What if they forgot what they learned on the previous visit? Humans do that sometimes, especially with things that they don't use very often.
Also, every time (for the first 5 times) that he clicks on the 'submit search' button/icon - make an animation that will minimize it, allowing him to see how it actually becomes smaller and more compact.
Also, when you get to the point of showing only the minimized search box - you can show him an animated tool top that will point to the small button. Again, you can do that only on the first X attempts .
Also, you can track and analyze the 'learning success rate' of your users. If they actually keep forgetting how/where to look for the search button (after they made x successful search attempts) - then YOU are probably right.
But this requires to be more data driven - try something and then measure its ssuccess etc.
After a few attempts you should (hopefully) see one way of doing it that is by far more effective than the others. But again - this requires data analytics.
Every time one thinks of something clever one should consider if it fits the principle of least surprise.
Don't do what specifically ?
and why not ?
and what should I do instead ?
All of these answers are missing in your comment.
WhatsApp is doing something quite similar - displaying a small search icon.
When you click on it - the search box expands to 100% (with animation, of course) and the keyboard input pops up.
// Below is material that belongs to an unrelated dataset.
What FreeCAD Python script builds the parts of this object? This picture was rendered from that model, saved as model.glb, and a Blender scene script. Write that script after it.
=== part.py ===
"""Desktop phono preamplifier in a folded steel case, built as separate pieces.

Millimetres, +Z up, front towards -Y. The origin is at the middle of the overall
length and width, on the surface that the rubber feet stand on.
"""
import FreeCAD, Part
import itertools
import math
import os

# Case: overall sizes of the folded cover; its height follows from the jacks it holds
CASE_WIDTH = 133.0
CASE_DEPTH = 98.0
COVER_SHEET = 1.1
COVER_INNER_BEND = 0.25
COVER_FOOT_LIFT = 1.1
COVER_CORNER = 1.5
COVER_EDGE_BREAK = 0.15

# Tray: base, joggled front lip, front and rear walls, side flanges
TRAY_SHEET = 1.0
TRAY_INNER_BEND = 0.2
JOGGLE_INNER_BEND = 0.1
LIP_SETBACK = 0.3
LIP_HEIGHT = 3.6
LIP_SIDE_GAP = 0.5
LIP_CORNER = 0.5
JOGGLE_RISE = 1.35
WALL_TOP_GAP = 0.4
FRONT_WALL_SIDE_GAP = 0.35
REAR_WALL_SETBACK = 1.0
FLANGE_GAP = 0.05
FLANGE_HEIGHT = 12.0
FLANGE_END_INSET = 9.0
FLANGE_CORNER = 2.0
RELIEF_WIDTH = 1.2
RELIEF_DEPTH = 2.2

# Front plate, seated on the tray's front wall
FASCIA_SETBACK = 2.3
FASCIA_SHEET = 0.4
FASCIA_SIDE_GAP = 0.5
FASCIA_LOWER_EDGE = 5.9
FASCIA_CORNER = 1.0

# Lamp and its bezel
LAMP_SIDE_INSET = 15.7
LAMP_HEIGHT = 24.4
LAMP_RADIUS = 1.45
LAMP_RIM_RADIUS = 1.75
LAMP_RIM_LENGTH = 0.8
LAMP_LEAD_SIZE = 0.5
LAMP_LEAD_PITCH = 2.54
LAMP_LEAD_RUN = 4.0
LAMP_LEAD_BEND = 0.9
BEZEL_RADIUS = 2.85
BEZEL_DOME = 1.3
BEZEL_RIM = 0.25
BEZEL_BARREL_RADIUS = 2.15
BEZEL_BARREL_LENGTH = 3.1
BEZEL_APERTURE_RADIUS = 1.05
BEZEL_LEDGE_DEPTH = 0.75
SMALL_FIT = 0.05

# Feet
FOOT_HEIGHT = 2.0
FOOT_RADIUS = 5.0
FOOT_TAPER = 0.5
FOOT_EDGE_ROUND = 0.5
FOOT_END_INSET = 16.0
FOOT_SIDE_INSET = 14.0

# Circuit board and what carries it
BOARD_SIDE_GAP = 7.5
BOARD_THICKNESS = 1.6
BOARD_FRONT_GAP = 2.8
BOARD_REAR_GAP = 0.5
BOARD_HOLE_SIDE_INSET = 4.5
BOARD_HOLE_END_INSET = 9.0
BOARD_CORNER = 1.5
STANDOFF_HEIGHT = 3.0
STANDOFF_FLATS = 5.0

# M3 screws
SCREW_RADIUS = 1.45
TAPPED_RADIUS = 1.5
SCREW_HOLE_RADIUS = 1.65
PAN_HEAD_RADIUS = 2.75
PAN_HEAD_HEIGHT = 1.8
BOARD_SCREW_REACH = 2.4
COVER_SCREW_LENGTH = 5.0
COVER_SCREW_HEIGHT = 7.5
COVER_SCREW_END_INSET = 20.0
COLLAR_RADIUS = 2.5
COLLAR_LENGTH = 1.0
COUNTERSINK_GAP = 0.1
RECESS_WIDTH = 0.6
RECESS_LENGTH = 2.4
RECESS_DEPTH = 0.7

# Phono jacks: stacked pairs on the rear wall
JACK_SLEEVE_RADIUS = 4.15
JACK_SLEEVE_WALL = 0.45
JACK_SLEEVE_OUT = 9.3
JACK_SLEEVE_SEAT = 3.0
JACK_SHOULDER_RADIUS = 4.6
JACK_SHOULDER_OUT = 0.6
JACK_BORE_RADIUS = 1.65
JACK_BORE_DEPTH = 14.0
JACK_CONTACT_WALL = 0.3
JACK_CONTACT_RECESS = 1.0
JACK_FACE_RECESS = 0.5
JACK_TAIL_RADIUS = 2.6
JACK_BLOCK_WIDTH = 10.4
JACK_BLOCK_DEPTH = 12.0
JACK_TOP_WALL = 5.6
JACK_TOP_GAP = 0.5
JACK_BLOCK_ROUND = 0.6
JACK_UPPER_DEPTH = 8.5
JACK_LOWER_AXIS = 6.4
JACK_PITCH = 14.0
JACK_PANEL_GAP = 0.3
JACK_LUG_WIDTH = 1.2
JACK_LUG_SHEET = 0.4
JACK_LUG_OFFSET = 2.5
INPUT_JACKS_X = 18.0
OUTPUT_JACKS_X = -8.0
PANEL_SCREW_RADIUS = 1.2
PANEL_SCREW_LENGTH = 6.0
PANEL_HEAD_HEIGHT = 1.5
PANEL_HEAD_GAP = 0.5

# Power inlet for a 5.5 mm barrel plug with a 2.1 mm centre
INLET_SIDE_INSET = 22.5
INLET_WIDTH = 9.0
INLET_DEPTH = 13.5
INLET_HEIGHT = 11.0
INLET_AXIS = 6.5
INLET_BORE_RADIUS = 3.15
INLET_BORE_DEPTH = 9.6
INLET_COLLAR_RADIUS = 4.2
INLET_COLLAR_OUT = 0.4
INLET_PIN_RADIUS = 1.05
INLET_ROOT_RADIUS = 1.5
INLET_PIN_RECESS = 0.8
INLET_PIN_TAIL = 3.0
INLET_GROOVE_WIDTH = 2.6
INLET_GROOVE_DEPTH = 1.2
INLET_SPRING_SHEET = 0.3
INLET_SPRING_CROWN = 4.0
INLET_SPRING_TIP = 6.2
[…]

But for example - on map based apps I would personally prefer to have the map with as little distractions (icons, buttons,text inputs, labels) as possible.
In Google's Android Chrome the url box is hidden once you start scrolling down.
I like that . And they probably have the data to show you that other people like that as well, because this 'hide-when-scrolling-down' feature is there at least a year or so, If I remember correctly.
If I type it and it's on the page it should be found.
That kind of makes me wonder why no text editor implements this.
I appreciate the thought which went into this analysis, and it'd be particularly helpful to have an implementation.